- Brief
Give only the number of lines that contain the word "down".

[Entries with parts and joints]
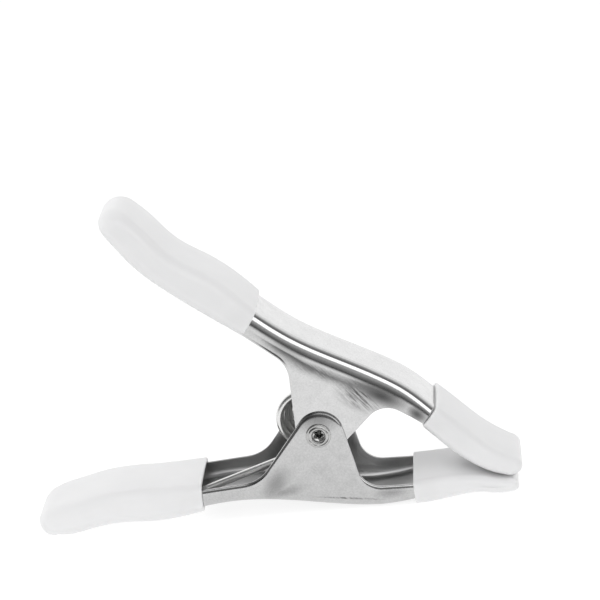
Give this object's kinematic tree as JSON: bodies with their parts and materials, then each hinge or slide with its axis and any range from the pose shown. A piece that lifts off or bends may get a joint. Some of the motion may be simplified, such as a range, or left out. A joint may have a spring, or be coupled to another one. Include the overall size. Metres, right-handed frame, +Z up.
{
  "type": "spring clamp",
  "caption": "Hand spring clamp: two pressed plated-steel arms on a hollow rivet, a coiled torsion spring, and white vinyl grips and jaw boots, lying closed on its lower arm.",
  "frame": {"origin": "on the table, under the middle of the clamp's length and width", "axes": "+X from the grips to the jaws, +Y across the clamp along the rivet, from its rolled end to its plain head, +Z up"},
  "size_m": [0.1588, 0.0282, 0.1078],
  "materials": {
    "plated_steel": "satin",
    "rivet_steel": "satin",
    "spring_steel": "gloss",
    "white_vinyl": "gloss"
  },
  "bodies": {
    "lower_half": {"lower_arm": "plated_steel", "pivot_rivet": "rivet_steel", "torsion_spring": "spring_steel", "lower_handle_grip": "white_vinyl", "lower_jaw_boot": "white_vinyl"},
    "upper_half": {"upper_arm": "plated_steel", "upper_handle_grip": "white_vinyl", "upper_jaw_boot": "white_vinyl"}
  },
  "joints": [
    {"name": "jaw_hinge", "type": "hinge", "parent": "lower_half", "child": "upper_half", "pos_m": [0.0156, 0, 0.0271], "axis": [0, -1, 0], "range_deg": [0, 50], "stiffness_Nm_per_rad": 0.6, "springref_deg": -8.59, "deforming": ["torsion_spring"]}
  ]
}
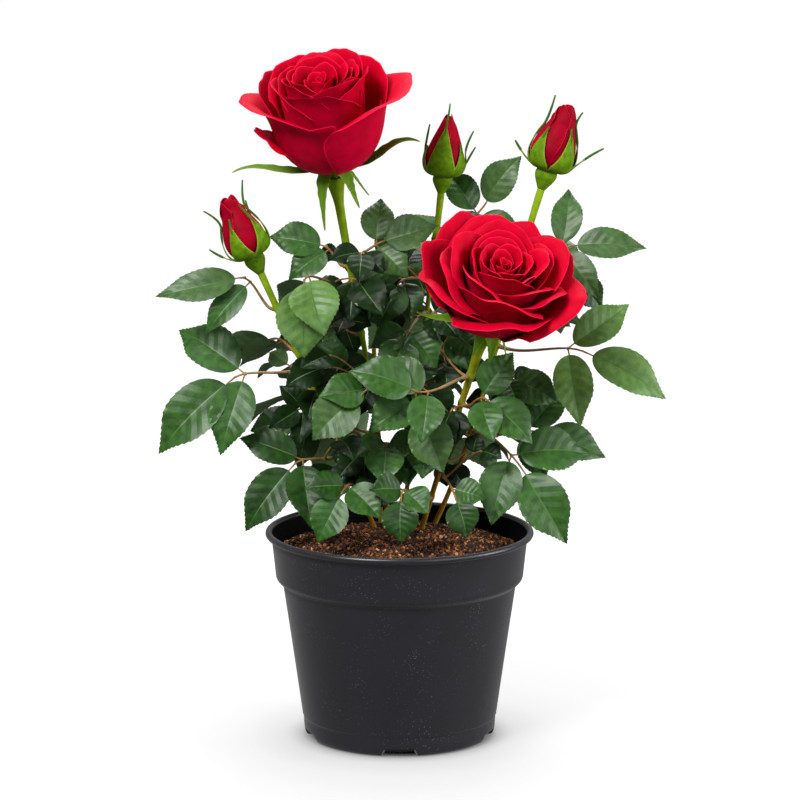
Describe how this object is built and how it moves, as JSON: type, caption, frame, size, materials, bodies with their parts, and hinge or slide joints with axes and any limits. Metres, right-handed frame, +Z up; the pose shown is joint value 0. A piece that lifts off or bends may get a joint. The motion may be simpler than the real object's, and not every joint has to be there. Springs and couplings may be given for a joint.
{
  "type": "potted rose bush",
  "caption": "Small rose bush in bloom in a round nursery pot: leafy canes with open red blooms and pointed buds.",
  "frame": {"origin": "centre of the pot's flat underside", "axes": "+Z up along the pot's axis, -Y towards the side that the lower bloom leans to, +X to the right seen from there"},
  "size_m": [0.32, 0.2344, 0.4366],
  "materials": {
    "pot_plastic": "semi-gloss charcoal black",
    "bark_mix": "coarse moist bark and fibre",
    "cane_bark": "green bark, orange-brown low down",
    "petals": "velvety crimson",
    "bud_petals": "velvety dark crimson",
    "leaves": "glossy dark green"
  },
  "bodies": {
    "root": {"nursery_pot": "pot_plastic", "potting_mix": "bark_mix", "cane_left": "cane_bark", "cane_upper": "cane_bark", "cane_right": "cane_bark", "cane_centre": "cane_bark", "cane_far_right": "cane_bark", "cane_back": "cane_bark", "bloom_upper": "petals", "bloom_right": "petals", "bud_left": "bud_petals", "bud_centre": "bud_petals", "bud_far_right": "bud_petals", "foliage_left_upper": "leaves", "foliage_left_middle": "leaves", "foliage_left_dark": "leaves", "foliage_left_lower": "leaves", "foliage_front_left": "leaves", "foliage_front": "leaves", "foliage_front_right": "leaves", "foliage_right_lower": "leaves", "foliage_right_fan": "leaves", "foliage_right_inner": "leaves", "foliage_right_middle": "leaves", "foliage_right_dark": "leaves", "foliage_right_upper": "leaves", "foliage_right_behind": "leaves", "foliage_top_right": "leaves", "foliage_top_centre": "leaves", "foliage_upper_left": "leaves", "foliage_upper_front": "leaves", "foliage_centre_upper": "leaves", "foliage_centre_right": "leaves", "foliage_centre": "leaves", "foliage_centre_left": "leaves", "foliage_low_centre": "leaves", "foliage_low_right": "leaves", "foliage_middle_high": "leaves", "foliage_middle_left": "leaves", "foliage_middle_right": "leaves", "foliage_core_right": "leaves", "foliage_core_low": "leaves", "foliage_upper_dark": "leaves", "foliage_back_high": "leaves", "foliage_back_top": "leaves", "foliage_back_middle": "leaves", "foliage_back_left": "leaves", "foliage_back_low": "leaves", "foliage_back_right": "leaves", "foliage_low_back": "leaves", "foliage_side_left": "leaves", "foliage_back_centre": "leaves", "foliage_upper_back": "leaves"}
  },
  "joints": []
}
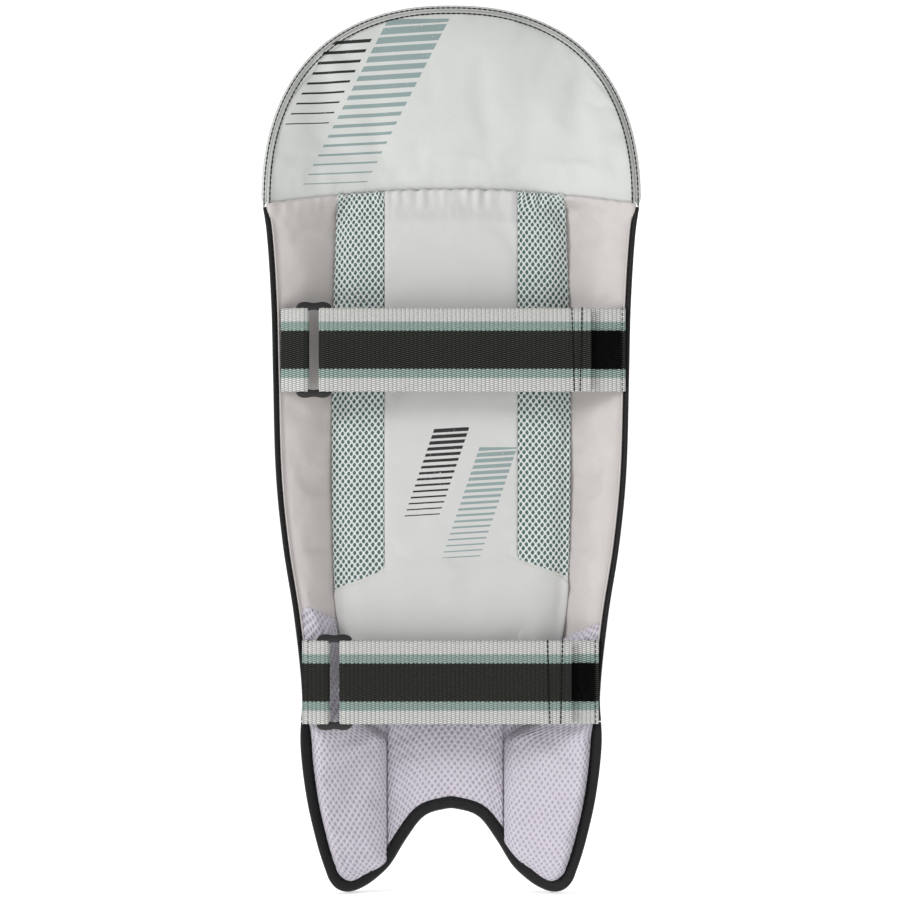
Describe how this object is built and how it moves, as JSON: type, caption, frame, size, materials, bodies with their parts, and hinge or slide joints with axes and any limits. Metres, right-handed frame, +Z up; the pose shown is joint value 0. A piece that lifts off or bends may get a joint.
---
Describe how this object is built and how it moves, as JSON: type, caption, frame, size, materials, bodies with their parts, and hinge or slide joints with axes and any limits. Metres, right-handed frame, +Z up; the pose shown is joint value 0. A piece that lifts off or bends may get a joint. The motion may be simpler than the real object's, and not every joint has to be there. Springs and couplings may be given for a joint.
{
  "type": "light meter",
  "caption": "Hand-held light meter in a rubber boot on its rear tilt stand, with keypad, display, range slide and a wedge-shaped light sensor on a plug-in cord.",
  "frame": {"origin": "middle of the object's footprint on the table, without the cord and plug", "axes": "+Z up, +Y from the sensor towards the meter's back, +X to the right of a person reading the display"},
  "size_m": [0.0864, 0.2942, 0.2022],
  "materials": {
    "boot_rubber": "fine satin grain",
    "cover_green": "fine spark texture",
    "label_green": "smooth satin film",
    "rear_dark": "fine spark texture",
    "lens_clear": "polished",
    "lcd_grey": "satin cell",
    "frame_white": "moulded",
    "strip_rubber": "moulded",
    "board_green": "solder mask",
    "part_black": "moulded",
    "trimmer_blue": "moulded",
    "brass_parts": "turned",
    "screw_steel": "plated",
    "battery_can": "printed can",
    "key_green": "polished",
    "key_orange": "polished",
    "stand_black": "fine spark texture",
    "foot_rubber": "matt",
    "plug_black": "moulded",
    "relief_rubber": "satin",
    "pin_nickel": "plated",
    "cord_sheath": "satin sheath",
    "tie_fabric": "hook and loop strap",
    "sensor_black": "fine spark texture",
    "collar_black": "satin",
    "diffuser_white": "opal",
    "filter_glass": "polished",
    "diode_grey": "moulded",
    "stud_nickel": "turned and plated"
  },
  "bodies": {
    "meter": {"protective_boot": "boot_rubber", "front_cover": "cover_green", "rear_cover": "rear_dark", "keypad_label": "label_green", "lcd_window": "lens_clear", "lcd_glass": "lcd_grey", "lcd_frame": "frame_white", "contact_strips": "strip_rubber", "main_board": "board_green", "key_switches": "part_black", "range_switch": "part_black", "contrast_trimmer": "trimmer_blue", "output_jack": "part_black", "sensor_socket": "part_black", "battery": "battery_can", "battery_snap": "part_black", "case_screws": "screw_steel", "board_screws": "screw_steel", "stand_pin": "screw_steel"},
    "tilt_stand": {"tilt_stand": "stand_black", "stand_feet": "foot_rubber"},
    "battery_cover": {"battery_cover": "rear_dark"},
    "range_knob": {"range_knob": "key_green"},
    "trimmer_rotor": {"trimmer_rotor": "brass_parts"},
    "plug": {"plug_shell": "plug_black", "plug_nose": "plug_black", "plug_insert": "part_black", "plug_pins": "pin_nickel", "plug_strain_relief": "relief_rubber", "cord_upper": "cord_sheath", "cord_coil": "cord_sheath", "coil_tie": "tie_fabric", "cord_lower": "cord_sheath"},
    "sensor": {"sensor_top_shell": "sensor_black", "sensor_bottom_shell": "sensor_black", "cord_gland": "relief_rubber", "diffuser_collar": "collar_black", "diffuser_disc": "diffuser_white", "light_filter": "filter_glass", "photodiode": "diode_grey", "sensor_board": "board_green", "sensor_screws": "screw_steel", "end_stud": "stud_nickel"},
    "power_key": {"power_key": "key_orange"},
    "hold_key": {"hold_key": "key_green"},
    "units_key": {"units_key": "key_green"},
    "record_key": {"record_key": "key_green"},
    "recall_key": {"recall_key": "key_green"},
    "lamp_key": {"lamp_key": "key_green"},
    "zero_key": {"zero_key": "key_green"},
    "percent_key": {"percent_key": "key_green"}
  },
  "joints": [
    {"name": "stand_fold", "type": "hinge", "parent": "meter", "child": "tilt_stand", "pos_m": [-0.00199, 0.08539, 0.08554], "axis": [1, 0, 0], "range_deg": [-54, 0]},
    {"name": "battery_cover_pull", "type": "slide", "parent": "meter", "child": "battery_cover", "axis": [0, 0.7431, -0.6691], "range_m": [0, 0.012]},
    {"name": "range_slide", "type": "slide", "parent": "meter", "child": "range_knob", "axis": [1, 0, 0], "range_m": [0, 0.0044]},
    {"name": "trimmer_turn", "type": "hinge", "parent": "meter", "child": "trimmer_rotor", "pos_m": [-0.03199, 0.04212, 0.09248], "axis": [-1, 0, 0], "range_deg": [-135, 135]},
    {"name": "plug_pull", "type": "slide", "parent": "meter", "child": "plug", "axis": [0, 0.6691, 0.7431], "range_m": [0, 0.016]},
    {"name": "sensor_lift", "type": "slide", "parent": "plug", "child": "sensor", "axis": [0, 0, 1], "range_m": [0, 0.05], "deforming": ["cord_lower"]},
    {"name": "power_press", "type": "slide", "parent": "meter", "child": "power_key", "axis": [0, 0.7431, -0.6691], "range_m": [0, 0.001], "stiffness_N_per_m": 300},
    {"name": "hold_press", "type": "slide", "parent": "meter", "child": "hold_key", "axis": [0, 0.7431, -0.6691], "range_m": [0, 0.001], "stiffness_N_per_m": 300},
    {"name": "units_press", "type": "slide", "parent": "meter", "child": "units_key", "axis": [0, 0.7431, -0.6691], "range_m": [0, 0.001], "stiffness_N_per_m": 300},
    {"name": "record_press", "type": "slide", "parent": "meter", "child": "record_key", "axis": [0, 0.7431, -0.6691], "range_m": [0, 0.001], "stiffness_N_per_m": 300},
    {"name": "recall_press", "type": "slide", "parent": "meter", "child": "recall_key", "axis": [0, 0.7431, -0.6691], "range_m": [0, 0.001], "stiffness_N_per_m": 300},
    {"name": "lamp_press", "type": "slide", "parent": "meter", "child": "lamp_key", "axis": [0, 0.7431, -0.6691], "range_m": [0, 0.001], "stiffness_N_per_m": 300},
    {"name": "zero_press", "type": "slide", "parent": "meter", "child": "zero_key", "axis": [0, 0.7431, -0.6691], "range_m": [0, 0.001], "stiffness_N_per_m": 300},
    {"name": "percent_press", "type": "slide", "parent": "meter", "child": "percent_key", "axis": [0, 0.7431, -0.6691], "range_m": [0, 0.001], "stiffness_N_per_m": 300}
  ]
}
* * *
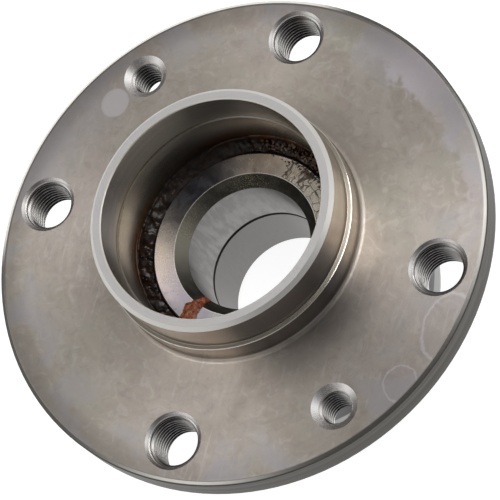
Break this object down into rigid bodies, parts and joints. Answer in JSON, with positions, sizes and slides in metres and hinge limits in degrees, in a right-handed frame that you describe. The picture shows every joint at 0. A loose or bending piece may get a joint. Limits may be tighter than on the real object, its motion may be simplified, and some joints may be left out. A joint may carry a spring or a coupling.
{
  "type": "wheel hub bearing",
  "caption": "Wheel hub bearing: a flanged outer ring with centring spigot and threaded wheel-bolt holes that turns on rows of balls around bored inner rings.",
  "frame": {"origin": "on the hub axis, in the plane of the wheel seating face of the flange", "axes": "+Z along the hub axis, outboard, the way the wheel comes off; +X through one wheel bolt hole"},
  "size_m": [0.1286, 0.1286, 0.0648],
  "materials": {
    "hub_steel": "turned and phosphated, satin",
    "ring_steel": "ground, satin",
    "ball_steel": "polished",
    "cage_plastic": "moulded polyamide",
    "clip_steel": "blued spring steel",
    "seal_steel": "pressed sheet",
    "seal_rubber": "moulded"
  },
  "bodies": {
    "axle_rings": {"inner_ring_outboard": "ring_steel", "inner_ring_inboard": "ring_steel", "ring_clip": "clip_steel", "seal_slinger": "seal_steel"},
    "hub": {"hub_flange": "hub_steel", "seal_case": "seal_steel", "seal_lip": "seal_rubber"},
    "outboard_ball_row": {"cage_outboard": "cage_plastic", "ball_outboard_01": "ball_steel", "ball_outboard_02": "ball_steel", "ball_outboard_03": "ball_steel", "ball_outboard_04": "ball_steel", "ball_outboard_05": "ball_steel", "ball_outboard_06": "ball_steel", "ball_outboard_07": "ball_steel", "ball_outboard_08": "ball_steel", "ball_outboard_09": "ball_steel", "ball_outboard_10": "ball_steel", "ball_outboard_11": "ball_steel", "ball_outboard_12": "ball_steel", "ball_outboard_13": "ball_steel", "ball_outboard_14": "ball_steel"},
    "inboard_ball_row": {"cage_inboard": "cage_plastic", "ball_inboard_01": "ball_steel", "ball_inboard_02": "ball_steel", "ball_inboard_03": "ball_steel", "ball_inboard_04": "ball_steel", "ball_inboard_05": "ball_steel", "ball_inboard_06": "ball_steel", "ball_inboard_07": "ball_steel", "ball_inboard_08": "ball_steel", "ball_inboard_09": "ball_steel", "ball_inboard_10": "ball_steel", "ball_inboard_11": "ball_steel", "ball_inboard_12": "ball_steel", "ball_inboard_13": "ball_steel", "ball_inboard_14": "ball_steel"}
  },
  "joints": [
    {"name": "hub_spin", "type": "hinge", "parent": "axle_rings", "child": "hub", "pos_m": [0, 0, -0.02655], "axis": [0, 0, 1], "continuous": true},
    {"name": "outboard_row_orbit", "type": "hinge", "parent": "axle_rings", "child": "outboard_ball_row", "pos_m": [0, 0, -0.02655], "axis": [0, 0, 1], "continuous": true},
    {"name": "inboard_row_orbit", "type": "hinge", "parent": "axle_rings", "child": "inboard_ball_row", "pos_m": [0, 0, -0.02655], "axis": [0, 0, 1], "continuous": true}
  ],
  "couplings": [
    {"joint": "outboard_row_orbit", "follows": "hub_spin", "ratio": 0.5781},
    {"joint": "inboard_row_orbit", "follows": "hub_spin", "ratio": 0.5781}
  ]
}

- Solution to the problem
2